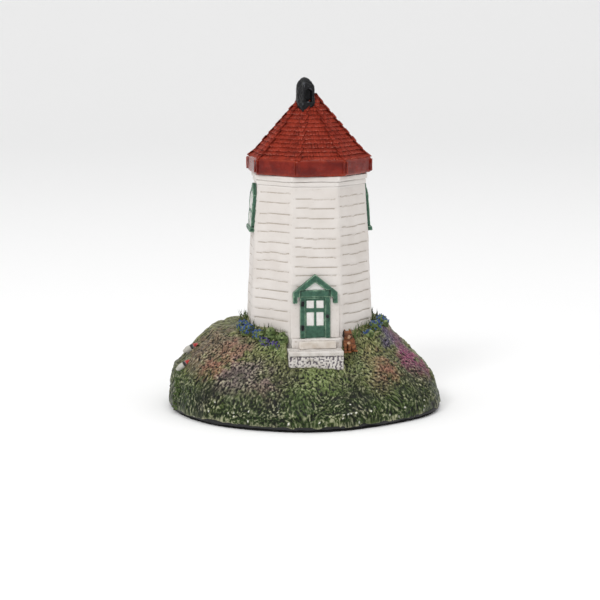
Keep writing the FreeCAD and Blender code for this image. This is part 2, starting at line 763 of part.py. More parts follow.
def stair_room(doc):
    """Open space above the landing and the steps, kept clear of the mound."""
    over_landing = box(doc, "room_landing", "2 * Dim.landing_half", "Dim.landing_front - 15",
                       "30", "-Dim.landing_half", "-Dim.landing_front", "Dim.landing_foot")
    over_steps = box(doc, "room_steps", "2 * Dim.lower_half", "Dim.lower_front - 15",
                     "30", "Dim.lower_shift - Dim.lower_half", "-Dim.lower_front",
                     "Dim.tread_height - Dim.nosing_height")
    return [over_landing, over_steps]


# ---- things on the mound -------------------------------------------------------------------

def ground_at(shape, x, y):
    """Height of the mound's surface above a point."""
    line = Part.makeLine(FreeCAD.Vector(x, y, 0), FreeCAD.Vector(x, y, 100))
    return shape.common(line).BoundBox.ZMax


def egg(doc, name, sizes, centre, turn=0.0):
    """Ellipsoid from its half length, half width and half height."""
    item = doc.addObject("Part::Ellipsoid", name)
    item.Radius1 = sizes[2]
    item.Radius2 = sizes[0]
    item.Radius3 = sizes[1]
    spin = FreeCAD.Rotation(FreeCAD.Vector(0, 0, 1), turn)
    item.Placement = FreeCAD.Placement(FreeCAD.Vector(*centre), spin)
    return item


def cat_parts(doc, unit):
    """Solids of a seated cat facing -Y, in parts of its height."""
    parts = [
        egg(doc, "cat_body", (0.26 * unit, 0.30 * unit, 0.37 * unit),
            (0.06 * unit, 0.10 * unit, 0.33 * unit)),
        egg(doc, "cat_head", (0.21 * unit, 0.19 * unit, 0.185 * unit),
            (-0.05 * unit, -0.10 * unit, 0.735 * unit)),
        egg(doc, "cat_muzzle", (0.09 * unit, 0.09 * unit, 0.07 * unit),
            (-0.05 * unit, -0.26 * unit, 0.69 * unit)),
        egg(doc, "cat_haunch", (0.17 * unit, 0.24 * unit, 0.19 * unit),
            (0.20 * unit, 0.04 * unit, 0.16 * unit)),
        egg(doc, "cat_chest", (0.17 * unit, 0.15 * unit, 0.24 * unit),
            (-0.04 * unit, -0.10 * unit, 0.42 * unit)),
    ]
    for tag, x in (("left", -0.14), ("right", 0.04)):
        leg = doc.addObject("Part::Cylinder", "cat_leg_" + tag)
        leg.Radius = 0.065 * unit
        leg.Height = 0.42 * unit
        leg.Placement.Base = FreeCAD.Vector(x * unit, -0.22 * unit, -0.02 * unit)
        paw = egg(doc, "cat_paw_" + tag, (0.08 * unit, 0.11 * unit, 0.055 * unit),
                  (x * unit, -0.26 * unit, 0.03 * unit))
        ear = doc.addObject("Part::Cone", "cat_ear_" + tag)
        ear.Radius1 = 0.085 * unit
        ear.Radius2 = 0.02 * unit
        ear.Height = 0.17 * unit
        ear_x = -0.17 if tag == "left" else 0.07
        ear.Placement.Base = FreeCAD.Vector(ear_x * unit, -0.09 * unit, 0.83 * unit)
        parts += [leg, paw, ear]
    tail = egg(doc, "cat_tail", (0.07 * unit, 0.20 * unit, 0.06 * unit),
               (0.28 * unit, -0.16 * unit, 0.07 * unit), 25.0)
    return parts + [tail]


def seated_cat(doc, sheet, mound):
    x = number(sheet, "cat_x")
    y = number(sheet, "cat_y")
    whole = fuse(doc, "cat_whole", cat_parts(doc, number(sheet, "cat_height")))
    whole.Placement.Base = FreeCAD.Vector(x, y, ground_at(mound.Shape, x, y) - 0.35)
    return cut(doc, "cat", whole, [mound])


def buoy(doc, sheet, name, x, y, lift, turn, mound):
    """Spindle float lying on the slope, its axis raised towards the tower."""
    body = body_of(doc, name + "_float")
    half = "Dim.buoy_length / 2"
    wide = "Dim.buoy_radius"
    points = [("0", "-" + half), (wide + " * 0.42", "-" + half), (wide, "-%s * 0.45" % half),
              (wide, half + " * 0.35"), (wide + " * 0.55", half + " * 0.9"),
              (wide + " * 0.3", half), ("0", half)]
    sketch = outline(body, name + "_profile", points, "XZ_Plane")
    turned = body.newObject("PartDesign::Revolution", name + "_turned")
    turned.Profile = sketch
    turned.ReferenceAxis = (sketch, ["V_Axis"])
    turned.Angle = 360
    doc.recompute()
    place_x = number(sheet, x)
    place_y = number(sheet, y)
    height = ground_at(mound.Shape, place_x, place_y) + lift * number(sheet, "buoy_radius")
    spin = FreeCAD.Rotation(FreeCAD.Vector(0, 0, 1), turn[0]).multiply(
        FreeCAD.Rotation(FreeCAD.Vector(0, 1, 0), turn[1]))
    body.Placement = FreeCAD.Placement(FreeCAD.Vector(place_x, place_y, height), spin)
    return cut(doc, name, body, [mound])


def clump(doc, name, tufts, mound, keep_off):
    """Low leafy clump: overlapping tufts standing on the mound."""
    eggs = []
    for index, (x, y, wide, tall) in enumerate(tufts):
        low = ground_at(mound.Shape, x, y)
        eggs.append(egg(doc, "%s_%d" % (name, index), (wide, wide * 0.85, tall), (x, y, low)))
    clear = cut(doc, name + "_clear", fuse(doc, name + "_whole", eggs), keep_off)
    return cut(doc, name, clear, [mound])


def blades(doc, name, spots, mound, keep_off):
    """Tuft of upright pointed leaves."""
    leaves = []
    for index, (x, y, tall, tilt) in enumerate(spots):
        leaf = doc.addObject("Part::Cone", "%s_%d" % (name, index))
        leaf.Radius1 = 0.55
        leaf.Radius2 = 0.12
        leaf.Height = tall + 1.0
        low = ground_at(mound.Shape, x, y) - 1.0
        lean = FreeCAD.Rotation(FreeCAD.Vector(0, 1, 0), tilt)
        leaf.Placement = FreeCAD.Placement(FreeCAD.Vector(x, y, low), lean)
        leaves.append(leaf)
    clear = cut(doc, name + "_clear", fuse(doc, name + "_whole", leaves), keep_off)
    return cut(doc, name, clear, [mound])


def plants(doc, mound, keep_off):
    """Flower clumps, shrubs and grass around the tower's foot."""
    return [
        clump(doc, "blue_flowers_left", BLUE_LEFT, mound, keep_off),
        clump(doc, "purple_flowers_left", PURPLE_LEFT, mound, keep_off),
        clump(doc, "door_shrubs", SHRUBS, mound, keep_off),
        clump(doc, "blue_flowers_right", BLUE_RIGHT, mound, keep_off),
        blades(doc, "grass_blades", GRASS, mound, keep_off),
    ]


# Tufts as x, y, half width and height over the ground.
BLUE_LEFT = ((-22.6, -12.2, 2.6, 2.6), (-19.2, -16.6, 2.4, 2.2), (-23.8, -8.4, 2.2, 2.4))
PURPLE_LEFT = ((-17.6, -20.4, 1.9, 1.8), (-14.6, -22.6, 1.7, 1.8))
SHRUBS = ((-15.2, -18.5, 2.0, 3.2), (-11.6, -20.9, 1.9, 3.0))
BLUE_RIGHT = ((21.5, -12.6, 2.4, 2.2), (24.6, -7.6, 2.3, 2.8), (18.6, -17.2, 1.8, 1.6))
GRASS = ((12.0, -20.4, 3.6, -8.0), (13.3, -19.6, 4.2, 6.0), (14.5, -18.9, 3.0, 16.0))


# ---- whole object --------------------------------------------------------------------------

def build(doc, sheet):
    """All the pieces, in the order they rest on each other."""
    left, left_seats = window(doc, -1)
    right, right_seats = window(doc, 1)
    hood = door_hood(doc)
    door_seat = on_door_wall(slab(doc, "door_seat_block", [
        ("-Dim.casing_half", "-4"), ("Dim.casing_half", "-4"),
        ("Dim.casing_half", "Dim.hood_eave - 0.9"), ("0", "Dim.hood_peak"),
        ("-Dim.casing_half", "Dim.hood_eave - 0.9")], "4 * Dim.hood_thickness"))
    seats = left_seats + right_seats + [door_seat]
    tower_body = tower(doc, seats)
    boards = corner_boards(doc, tower_body, seats)
    bed = band(doc, "bed_moulding", "Dim.bed_radius", "Dim.bed_height", "Dim.neck_height")
    cornice = band(doc, "tower_cornice", "Dim.cornice_radius", "Dim.cornice_height", "Dim.bed_top")
    roof_band = fascia(doc)
    straps = fascia_straps(doc)
    roof_shell = roof(doc)
    cowl = vent(doc, roof_shell)
    door_pieces = door_leaf(doc) + [door_frame(doc), door_casing(doc), door_hinges(doc),
                                    door_knob(doc)]
    porch = landing(doc, tower_body, boards)
    upper, lower = steps(doc)
    doc.recompute()
    layers = base_layers(doc, sheet)
    blank = mound_blank(doc, sheet)
    mound = cut(doc, "mound", blank,
                [tower_body, boards, porch, lower, upper] + stair_room(doc))
    doc.recompute()
    standing = [seated_cat(doc, sheet, mound)]
    standing.append(buoy(doc, sheet, "upper_buoy", "upper_buoy_x", "upper_buoy_y", 0.75,
                         (-8.0, 62.0), mound))
    standing.append(buoy(doc, sheet, "lower_buoy", "lower_buoy_x", "lower_buoy_y", 0.75,
                         (-12.0, 55.0), mound))
    standing += plants(doc, mound, [fuse(doc, "building", [tower_body, boards, porch])])
    doc.recompute()
    return (layers + [mound, tower_body, boards, bed, cornice, roof_band, straps, roof_shell, cowl]
            + left + right + door_pieces + hood + [porch, upper, lower] + standing)


def check(doc, pieces):
    """Stop when any object failed or any piece is not a sound solid."""
    broken = [item.Name for item in doc.Objects
              if "Invalid" in item.State or "Error" in item.State]
    if broken:
        raise RuntimeError("failed objects: " + ", ".join(broken))
    for piece in pieces:
        if piece.Shape.isNull() or not piece.Shape.isValid() or not piece.Shape.Solids:
            raise RuntimeError("bad shape: " + piece.Name)


def main():
    doc = FreeCAD.newDocument("souvenir_lighthouse")
    sheet = write_sheet(doc)
    pieces = build(doc, sheet)
    check(doc, pieces)
    os.makedirs("parts", exist_ok=True)
    for piece in pieces:
        piece.Label = piece.Name
        piece.Shape.exportStep("parts/%s.step" % piece.Name)
        print(piece.Name, len(piece.Shape.Solids), round(piece.Shape.Volume, 1))


main()
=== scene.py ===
import math

import bpy
import numpy as np
from mathutils import Matrix, Vector


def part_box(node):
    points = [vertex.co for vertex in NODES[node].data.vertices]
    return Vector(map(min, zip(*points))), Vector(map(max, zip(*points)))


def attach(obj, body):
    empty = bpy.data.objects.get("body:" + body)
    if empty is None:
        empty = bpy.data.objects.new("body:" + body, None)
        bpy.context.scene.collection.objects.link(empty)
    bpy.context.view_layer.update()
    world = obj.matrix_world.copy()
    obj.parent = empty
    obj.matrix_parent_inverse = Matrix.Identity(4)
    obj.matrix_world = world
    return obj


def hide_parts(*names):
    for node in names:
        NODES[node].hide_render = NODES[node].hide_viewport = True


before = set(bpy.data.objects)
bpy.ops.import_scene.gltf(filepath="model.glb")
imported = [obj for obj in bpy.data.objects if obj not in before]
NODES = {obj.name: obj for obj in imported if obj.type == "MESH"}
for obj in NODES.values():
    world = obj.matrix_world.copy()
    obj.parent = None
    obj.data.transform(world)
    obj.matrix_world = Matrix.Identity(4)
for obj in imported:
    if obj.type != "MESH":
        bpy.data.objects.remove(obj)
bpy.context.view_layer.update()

# Hand-painted cast souvenir: a clapboard lighthouse on a planted mound. Metres throughout,
# except inside the relief functions, which work in millimetres and say so.

MM = 0.001
SCENE = bpy.context.scene
HALF_SIDE = math.radians(22.5)
ONE_SIDE = math.radians(45.0)
CORNER = math.cos(HALF_SIDE)
ROOF_TURN = math.radians(5.0)


# ---- small helpers -------------------------------------------------------------------------

def linear(code):
    """sRGB hex to linear colour."""
    parts = [int(code[i:i + 2], 16) / 255 for i in (1, 3, 5)]
    return tuple(p / 12.92 if p <= 0.04045 else ((p + 0.055) / 1.055) ** 2.4 for p in parts) + (1.0,)


def add(tree, kind, inputs=None, **settings):
    """One node with its settings; each input takes a value or another node's socket."""
    node = tree.nodes.new(kind)
    for name, value in settings.items():
        setattr(node, name, value)
    for name, value in (inputs or {}).items():
        if isinstance(value, bpy.types.NodeSocket):
            tree.links.new(value, node.inputs[name])
        elif isinstance(value, str):
            node.inputs[name].default_value = linear(value)
        else:
            node.inputs[name].default_value = value
    return node


def smoothstep(low, high, value):
    t = np.clip((value - low) / (high - low), 0, 1)
    return t * t * (3 - 2 * t)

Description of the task
Begin with the line containing "NODES[node].hide_render = NODES[node].hide_viewport", end with the line containing "in imported if", and repeat every line in that stretch exactly.

Answer
        NODES[node].hide_render = NODES[node].hide_viewport = True


before = set(bpy.data.objects)
bpy.ops.import_scene.gltf(filepath="model.glb")
imported = [obj for obj in bpy.data.objects if obj not in before]
NODES = {obj.name: obj for obj in imported if obj.type == "MESH"}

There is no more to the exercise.